According to a legend of the pre-Inca Quitu tribe, the city of Quito was founded by Qitumbe, son of the god Quitu, in honour of his father. It is known that the valley that would eventually cradle Quito was originally occupied by the Quitu tribe, who united with the Cara from the north into the Shyris nation around AD 1300. In 1487 the Inca took over and turned the city into an important northern nexus of their empire. Within a hundred years the empire fell to infighting, leaving things wide open for the newly arrived Spanish to start almost from scratch.

Sebastian de Benalcázar founded Santiago de Quito on 15 August 1534, and all was well until Pedro de Alvarado arrived after a long, hard march and expressed his, shall we say, disappointment that the city had been started without him. The two arranged a truce in which the city was refunded on 6 December as San Francisco de Quito.
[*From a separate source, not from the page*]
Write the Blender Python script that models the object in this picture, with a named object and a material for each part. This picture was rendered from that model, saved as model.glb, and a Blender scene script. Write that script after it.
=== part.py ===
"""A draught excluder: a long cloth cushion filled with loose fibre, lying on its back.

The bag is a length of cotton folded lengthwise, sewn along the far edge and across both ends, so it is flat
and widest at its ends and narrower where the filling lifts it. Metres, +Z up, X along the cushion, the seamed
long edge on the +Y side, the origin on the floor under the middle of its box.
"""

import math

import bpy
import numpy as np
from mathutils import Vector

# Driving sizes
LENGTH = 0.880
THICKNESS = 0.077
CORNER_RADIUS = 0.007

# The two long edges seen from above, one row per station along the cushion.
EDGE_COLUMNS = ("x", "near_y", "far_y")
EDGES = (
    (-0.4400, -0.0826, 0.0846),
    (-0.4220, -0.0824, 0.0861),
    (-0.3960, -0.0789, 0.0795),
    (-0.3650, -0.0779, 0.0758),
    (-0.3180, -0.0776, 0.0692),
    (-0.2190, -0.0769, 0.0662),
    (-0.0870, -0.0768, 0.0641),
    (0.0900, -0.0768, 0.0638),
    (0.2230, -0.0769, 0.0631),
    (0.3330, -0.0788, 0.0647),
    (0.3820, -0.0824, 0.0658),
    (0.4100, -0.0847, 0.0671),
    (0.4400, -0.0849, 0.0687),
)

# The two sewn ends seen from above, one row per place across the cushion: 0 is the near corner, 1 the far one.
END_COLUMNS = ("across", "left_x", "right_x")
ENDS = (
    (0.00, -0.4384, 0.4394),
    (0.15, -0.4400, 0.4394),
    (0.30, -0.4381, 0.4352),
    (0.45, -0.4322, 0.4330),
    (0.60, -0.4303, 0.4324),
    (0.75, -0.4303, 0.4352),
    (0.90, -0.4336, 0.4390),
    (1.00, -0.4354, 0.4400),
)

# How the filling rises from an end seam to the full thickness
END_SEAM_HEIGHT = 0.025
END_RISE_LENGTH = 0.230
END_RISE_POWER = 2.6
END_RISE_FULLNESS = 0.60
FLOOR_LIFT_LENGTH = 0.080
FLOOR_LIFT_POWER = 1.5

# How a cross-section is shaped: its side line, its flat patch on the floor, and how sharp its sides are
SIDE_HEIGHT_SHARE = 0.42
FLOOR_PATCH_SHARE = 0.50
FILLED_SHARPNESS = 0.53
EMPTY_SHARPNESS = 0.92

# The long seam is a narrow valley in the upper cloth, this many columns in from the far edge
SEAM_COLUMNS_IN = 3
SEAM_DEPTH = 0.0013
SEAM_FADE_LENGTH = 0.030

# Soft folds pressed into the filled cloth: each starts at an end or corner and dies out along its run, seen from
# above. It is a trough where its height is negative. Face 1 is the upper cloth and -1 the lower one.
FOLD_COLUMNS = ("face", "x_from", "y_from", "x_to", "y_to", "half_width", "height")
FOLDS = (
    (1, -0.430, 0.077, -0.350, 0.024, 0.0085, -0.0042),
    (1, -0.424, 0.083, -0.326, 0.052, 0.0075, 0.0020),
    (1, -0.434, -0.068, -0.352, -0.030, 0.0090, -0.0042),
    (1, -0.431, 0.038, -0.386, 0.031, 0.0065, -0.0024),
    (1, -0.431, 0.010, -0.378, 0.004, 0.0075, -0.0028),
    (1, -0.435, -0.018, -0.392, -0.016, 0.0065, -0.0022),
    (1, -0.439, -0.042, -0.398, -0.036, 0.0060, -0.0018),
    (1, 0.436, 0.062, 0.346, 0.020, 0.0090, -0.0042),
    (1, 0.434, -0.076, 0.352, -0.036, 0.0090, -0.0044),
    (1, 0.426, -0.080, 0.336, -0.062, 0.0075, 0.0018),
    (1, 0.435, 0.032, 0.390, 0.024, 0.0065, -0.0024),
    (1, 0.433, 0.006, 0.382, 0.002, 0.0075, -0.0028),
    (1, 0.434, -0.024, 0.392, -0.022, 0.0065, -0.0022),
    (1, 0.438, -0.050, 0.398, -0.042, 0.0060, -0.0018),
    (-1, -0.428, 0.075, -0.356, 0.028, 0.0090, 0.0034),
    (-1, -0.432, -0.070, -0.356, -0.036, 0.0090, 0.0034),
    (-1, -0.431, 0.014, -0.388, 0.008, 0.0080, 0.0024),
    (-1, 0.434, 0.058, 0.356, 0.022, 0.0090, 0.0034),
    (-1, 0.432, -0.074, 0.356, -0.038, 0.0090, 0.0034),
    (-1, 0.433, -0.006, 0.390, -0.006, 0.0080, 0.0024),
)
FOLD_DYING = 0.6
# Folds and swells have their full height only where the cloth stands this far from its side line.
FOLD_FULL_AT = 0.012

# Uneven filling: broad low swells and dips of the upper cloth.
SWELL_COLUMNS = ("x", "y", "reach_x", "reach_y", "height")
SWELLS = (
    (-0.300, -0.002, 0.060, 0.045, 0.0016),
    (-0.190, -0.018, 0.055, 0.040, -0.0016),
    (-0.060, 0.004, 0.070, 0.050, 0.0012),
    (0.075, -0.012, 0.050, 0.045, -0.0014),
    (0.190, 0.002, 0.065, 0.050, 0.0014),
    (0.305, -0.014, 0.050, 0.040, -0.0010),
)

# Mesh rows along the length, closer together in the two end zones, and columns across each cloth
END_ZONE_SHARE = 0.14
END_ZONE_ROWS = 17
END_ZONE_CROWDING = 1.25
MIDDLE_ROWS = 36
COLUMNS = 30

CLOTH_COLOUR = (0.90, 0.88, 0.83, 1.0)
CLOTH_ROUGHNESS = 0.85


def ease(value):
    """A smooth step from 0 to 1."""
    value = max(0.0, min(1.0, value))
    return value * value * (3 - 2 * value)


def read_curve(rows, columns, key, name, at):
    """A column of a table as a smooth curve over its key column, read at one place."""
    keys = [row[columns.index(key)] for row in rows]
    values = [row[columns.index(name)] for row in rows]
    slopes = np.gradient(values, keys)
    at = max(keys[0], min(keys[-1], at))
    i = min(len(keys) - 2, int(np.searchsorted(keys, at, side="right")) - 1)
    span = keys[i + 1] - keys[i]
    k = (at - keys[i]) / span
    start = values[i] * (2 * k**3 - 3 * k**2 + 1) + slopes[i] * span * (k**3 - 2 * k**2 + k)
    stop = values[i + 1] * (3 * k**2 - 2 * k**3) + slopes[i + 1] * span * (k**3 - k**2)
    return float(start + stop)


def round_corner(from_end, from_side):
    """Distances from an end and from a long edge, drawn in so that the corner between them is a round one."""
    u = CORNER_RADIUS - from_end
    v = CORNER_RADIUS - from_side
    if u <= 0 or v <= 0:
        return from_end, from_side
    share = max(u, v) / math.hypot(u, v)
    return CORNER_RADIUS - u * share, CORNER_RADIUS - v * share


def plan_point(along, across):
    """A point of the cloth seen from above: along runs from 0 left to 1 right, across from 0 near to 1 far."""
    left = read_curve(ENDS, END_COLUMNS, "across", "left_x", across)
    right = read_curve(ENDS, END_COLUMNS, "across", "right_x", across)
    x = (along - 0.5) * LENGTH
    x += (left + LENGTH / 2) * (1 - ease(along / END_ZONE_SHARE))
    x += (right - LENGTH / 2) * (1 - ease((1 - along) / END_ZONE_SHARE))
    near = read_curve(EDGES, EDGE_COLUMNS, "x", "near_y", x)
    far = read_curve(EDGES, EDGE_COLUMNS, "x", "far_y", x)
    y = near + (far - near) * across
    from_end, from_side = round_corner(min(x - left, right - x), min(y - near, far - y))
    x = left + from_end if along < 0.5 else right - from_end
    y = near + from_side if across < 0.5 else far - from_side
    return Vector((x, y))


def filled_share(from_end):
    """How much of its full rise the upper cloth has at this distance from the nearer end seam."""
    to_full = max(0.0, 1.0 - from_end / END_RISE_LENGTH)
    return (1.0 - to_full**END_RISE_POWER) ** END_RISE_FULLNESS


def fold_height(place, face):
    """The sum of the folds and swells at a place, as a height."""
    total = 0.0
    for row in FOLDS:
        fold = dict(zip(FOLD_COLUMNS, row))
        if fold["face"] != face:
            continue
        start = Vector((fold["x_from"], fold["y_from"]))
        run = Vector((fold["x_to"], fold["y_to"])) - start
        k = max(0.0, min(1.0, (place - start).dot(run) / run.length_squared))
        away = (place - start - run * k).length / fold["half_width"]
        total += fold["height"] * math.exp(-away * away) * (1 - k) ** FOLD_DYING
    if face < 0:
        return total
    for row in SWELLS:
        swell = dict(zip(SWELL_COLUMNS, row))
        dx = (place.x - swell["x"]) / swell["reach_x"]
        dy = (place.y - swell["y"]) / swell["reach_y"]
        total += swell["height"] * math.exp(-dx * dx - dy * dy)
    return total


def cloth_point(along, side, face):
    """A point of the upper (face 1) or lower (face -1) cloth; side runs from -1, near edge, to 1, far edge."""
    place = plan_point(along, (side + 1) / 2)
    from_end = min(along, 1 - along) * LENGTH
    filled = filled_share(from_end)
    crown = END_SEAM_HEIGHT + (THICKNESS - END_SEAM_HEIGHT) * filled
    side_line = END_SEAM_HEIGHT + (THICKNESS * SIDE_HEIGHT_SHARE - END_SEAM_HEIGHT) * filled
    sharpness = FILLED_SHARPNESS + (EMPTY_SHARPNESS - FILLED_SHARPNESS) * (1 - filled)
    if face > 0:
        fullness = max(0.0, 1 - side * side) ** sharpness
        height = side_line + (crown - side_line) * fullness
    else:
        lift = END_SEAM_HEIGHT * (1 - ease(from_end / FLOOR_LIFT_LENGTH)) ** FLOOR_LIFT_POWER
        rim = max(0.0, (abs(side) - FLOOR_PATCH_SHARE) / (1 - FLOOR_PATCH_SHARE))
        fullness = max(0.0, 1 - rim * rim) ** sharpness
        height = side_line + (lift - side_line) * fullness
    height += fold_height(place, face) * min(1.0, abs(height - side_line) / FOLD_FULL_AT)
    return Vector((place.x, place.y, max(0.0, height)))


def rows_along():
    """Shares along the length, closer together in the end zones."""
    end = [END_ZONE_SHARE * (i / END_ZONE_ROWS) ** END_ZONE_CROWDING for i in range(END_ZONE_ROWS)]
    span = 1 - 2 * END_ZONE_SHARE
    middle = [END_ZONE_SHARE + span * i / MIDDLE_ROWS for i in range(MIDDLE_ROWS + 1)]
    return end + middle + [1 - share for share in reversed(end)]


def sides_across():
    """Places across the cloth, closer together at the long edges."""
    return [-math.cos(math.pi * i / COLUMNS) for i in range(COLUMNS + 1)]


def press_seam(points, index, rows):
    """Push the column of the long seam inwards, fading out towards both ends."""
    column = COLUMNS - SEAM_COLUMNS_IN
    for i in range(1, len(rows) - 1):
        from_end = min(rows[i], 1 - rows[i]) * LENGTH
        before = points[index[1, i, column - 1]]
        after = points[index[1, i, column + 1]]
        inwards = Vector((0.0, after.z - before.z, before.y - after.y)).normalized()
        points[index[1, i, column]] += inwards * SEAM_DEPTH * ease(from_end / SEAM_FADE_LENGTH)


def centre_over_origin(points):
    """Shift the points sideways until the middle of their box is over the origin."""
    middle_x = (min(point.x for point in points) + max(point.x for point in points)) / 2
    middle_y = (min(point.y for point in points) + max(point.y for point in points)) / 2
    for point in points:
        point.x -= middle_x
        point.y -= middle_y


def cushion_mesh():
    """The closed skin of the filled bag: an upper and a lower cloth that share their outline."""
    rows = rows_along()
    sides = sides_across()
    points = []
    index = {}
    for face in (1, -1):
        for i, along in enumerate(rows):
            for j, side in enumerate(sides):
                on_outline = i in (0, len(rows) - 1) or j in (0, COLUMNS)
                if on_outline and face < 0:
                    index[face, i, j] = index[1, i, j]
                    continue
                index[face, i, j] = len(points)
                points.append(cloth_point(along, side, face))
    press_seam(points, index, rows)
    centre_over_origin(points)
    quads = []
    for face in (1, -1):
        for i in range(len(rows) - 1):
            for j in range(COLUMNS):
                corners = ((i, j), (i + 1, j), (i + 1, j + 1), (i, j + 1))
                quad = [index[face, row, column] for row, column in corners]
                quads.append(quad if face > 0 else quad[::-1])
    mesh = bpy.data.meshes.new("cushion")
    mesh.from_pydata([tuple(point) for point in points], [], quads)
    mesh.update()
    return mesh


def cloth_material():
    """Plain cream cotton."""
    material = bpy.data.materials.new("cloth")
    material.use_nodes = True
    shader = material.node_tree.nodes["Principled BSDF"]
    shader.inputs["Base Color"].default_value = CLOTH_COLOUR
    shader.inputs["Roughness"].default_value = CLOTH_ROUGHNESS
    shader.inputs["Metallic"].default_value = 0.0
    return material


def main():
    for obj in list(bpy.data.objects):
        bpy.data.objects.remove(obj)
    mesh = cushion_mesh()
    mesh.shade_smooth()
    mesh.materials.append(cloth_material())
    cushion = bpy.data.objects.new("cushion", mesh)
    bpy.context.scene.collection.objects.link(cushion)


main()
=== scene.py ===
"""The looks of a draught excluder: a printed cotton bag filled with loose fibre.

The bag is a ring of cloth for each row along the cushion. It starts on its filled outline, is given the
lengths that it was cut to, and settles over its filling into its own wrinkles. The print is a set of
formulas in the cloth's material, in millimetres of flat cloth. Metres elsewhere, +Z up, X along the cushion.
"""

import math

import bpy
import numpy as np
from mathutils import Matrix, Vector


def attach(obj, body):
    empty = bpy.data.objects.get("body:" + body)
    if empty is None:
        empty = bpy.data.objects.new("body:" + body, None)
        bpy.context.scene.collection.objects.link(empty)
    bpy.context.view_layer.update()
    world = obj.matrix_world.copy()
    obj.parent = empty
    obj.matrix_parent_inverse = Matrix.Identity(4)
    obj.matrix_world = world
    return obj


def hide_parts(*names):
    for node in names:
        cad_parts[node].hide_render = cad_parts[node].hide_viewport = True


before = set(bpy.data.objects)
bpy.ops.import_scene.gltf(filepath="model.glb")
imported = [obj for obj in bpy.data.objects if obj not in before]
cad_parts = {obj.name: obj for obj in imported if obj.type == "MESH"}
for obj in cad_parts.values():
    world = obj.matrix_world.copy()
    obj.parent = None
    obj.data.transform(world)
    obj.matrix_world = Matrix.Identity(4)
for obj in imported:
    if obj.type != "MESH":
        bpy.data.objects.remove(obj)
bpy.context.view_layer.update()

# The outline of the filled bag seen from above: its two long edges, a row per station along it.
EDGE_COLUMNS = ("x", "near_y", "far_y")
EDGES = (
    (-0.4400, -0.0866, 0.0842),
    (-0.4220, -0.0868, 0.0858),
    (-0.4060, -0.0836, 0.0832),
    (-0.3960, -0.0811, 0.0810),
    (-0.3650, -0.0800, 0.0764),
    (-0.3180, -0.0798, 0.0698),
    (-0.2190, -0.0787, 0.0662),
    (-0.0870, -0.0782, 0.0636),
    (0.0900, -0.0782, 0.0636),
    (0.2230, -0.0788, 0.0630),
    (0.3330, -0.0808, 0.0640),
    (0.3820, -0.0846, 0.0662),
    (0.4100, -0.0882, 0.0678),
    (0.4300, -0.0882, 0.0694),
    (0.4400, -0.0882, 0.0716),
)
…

In the beginning Quito consisted only of the present-day Old Town at the foot of El Panecillo. An art school founded in 1535 put the burgh closer to becoming a centre of religious art during the colonial period, complete with its own style, the Quito School. Through its history Quito has been an administrative, rather than a manufacturing, centre.

By the mid-20th century the city had spread north into what is called New Town today. A population boom, aided by the discovery of oil, brought thousands of immigrants, who settled south of Old Town and west up the slopes of Pichincha. By the mid-1980s these makeshift suburbios counted as much as 15% of the city's population and had acquired most of the services the older areas took for granted. Today the city counts at least 1.2 million residents (officially), with more cramming in every day.